In my last post I showed you a pile of unfinished polka dot towels. It took me a while to get them hemmed and pressed, but finally, there they are in all their glory.
Again, many thanks to Susan Pogue for her draft. Everyone who’s seen these towels, either in person or in photos, has really liked them, so I am positive I’ll be be weaving more polka dotted towels in the not-too-distant future. If you look closely, you can see that I did the alternate/new treadling on one towel as shown in the Handwoven magazine. It didn’t send me in real life like it did in the Handwoven photo, so only used it for one towel.
I’ve started June with 3 silk scarves. First up is a clasped weft. I’ve not done clasped weft in a while, and never with silk, so was eager to try this with a twill threading and treadling.
This is a 20/2 silk warp and weft. However, since clasped weft results in 2 shots of thread in each pic, the weft is much thicker than a typical 20/2 silk scarf, and the result is a bit thicker, with a less graceful hand, than is my personal preference.
For scarf #2 I used a lovely red silk, again in 20/2. A much nicer hand on this one, and a simpler treadling pattern.
After getting input from some of my trusted friends and relations, I decided to put some beads on the fringe of this scarf.
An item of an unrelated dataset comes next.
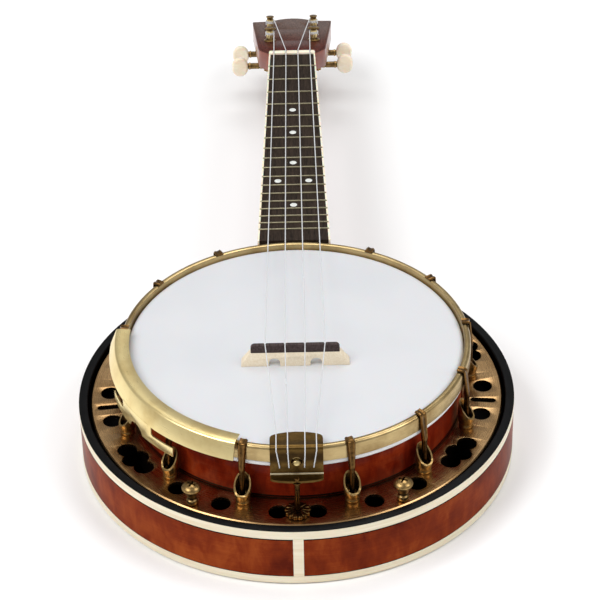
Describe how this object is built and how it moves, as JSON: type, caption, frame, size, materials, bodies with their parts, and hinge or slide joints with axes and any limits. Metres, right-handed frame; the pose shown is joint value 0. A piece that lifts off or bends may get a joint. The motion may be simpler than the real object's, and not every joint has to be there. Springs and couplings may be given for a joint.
{
  "type": "banjo ukulele",
  "caption": "Banjo ukulele lying on its back: a drum head over a wooden rim, held by a metal hoop with hooks, over a round wooden resonator, with a fretted neck, tuners and nylon strings.",
  "frame": {"origin": "centre of the resonator's flat back", "axes": "+Y from the drum along the neck to the headstock, +Z out of the back through the drum head, +X to the right with the neck pointing away"},
  "size_m": [0.2642, 0.5915, 0.0886],
  "materials": {
    "mahogany": "flamed wood stained red-brown under a high gloss lacquer",
    "rim_wood": "red-brown wood, gloss lacquer",
    "black_trim": "black, gloss",
    "cream_trim": "aged cream, satin gloss",
    "drum_skin": "white, coated, matte",
    "hoop_brass": "brushed antique brass, lacquered",
    "gold_plate": "satin gold",
    "aged_brass": "antique brass, dark in the recesses",
    "dark_board": "very dark wood, satin",
    "dark_veneer": "dark stained wood veneer, gloss",
    "maple": "pale wood with a dark cap, satin",
    "ivory_plastic": "ivory coloured, gloss",
    "nylon": "translucent nylon"
  },
  "bodies": {
    "instrument": {"head_veneer": "dark_veneer", "tuner_plate_left_1": "aged_brass", "tuner_plate_left_2": "aged_brass", "tuner_plate_right_1": "aged_brass", "tuner_plate_right_2": "aged_brass", "fingerboard": "dark_board", "string_nut": "ivory_plastic", "resonator": "mahogany", "edge_ring": "black_trim", "top_binding": "cream_trim", "bottom_binding": "cream_trim", "flange": "aged_brass", "rim": "rim_wood", "drum_head": "drum_skin", "tension_hoop": "hoop_brass", "hook_left_1": "aged_brass", "hook_right_1": "aged_brass", "shoe_left_1": "aged_brass", "shoe_right_1": "aged_brass", "hook_left_2": "aged_brass", "hook_right_2": "aged_brass", "shoe_left_2": "aged_brass", "shoe_right_2": "aged_brass", "hook_left_3": "aged_brass", "hook_right_3": "aged_brass", "shoe_left_3": "aged_brass", "shoe_right_3": "aged_brass", "hook_left_4": "aged_brass", "hook_right_4": "aged_brass", "shoe_left_4": "aged_brass", "shoe_right_4": "aged_brass", "hook_left_5": "aged_brass", "hook_right_5": "aged_brass", "shoe_left_5": "aged_brass", "shoe_right_5": "aged_brass", "hook_left_6": "aged_brass", "hook_right_6": "aged_brass", "shoe_left_6": "aged_brass", "shoe_right_6": "aged_brass", "resonator_screw_left_1": "aged_brass", "resonator_screw_right_1": "aged_brass", "resonator_screw_left_2": "aged_brass", "resonator_screw_right_2": "aged_brass", "bridge": "maple", "tailpiece": "aged_brass", "armrest": "gold_plate", "neck": "mahogany", "string_1": "nylon", "string_2": "nylon", "string_3": "nylon", "string_4": "nylon"},
    "button_left_1": {"tuner_button_left_1": "ivory_plastic"},
    "post_left_1": {"tuner_post_left_1": "aged_brass"},
    "button_left_2": {"tuner_button_left_2": "ivory_plastic"},
    "post_left_2": {"tuner_post_left_2": "aged_brass"},
    "button_right_1": {"tuner_button_right_1": "ivory_plastic"},
    "post_right_1": {"tuner_post_right_1": "aged_brass"},
    "button_right_2": {"tuner_button_right_2": "ivory_plastic"},
    "post_right_2": {"tuner_post_right_2": "aged_brass"},
    "thumb_nut": {"thumb_nut": "aged_brass"}
  },
  "joints": [
    {"name": "turn_button_left_1", "type": "hinge", "parent": "instrument", "child": "button_left_1", "pos_m": [-0.0162, 0.39846, 0.03826], "axis": [1, 0, 0], "continuous": true},
    {"name": "turn_post_left_1", "type": "hinge", "parent": "instrument", "child": "post_left_1", "pos_m": [-0.0162, 0.39693, 0.06008], "axis": [0, 0.2419, 0.9703], "continuous": true},
    {"name": "turn_button_left_2", "type": "hinge", "parent": "instrument", "child": "button_left_2", "pos_m": [-0.0162, 0.43028, 0.03032], "axis": [1, 0, 0], "continuous": true},
    {"name": "turn_post_left_2", "type": "hinge", "parent": "instrument", "child": "post_left_2", "pos_m": [-0.0162, 0.42876, 0.05214], "axis": [0, 0.2419, 0.9703], "continuous": true},
    {"name": "turn_button_right_1", "type": "hinge", "parent": "instrument", "child": "button_right_1", "pos_m": [0.0162, 0.39846, 0.03826], "axis": [1, 0, 0], "continuous": true},
    {"name": "turn_post_right_1", "type": "hinge", "parent": "instrument", "child": "post_right_1", "pos_m": [0.0162, 0.39693, 0.06008], "axis": [0, 0.2419, 0.9703], "continuous": true},
    {"name": "turn_button_right_2", "type": "hinge", "parent": "instrument", "child": "button_right_2", "pos_m": [0.0162, 0.43028, 0.03032], "axis": [1, 0, 0], "continuous": true},
    {"name": "turn_post_right_2", "type": "hinge", "parent": "instrument", "child": "post_right_2", "pos_m": [0.0162, 0.42876, 0.05214], "axis": [0, 0.2419, 0.9703], "continuous": true},
    {"name": "turn_thumb_nut", "type": "hinge", "parent": "instrument", "child": "thumb_nut", "pos_m": [0, -0.1138, 0.0391], "axis": [0, 0, 1], "continuous": true}
  ],
  "couplings": [
    {"joint": "turn_post_left_1", "follows": "turn_button_left_1", "ratio": 0.071429},
    {"joint": "turn_post_left_2", "follows": "turn_button_left_2", "ratio": 0.071429},
    {"joint": "turn_post_right_1", "follows": "turn_button_right_1", "ratio": 0.071429},
    {"joint": "turn_post_right_2", "follows": "turn_button_right_2", "ratio": 0.071429}
  ]
}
One little seed bead in each bundle of fringe, placed randomly.
I wove scarf #3 with a tan weft, and returned to the original treadling, producing sort of arrowhead shapes. This weft is 60/2 weight – very fine. I used 3 strands of it together for weft, figuring that would approximate a 20/2. Interestingly, this scarf is much lighter, much softer than the red scarf. Surprised me.
I rather enjoyed the red seed beads on the last scarf, so used the same method and put seed beads in this fringe, too. I chose a pearlized neutral color, so the beads are much more subtle than in the red. In the photo you have to look for the bumps to see them, I think.
I have the last of my handpainted warps on the loom now. We’ll see what I end up with.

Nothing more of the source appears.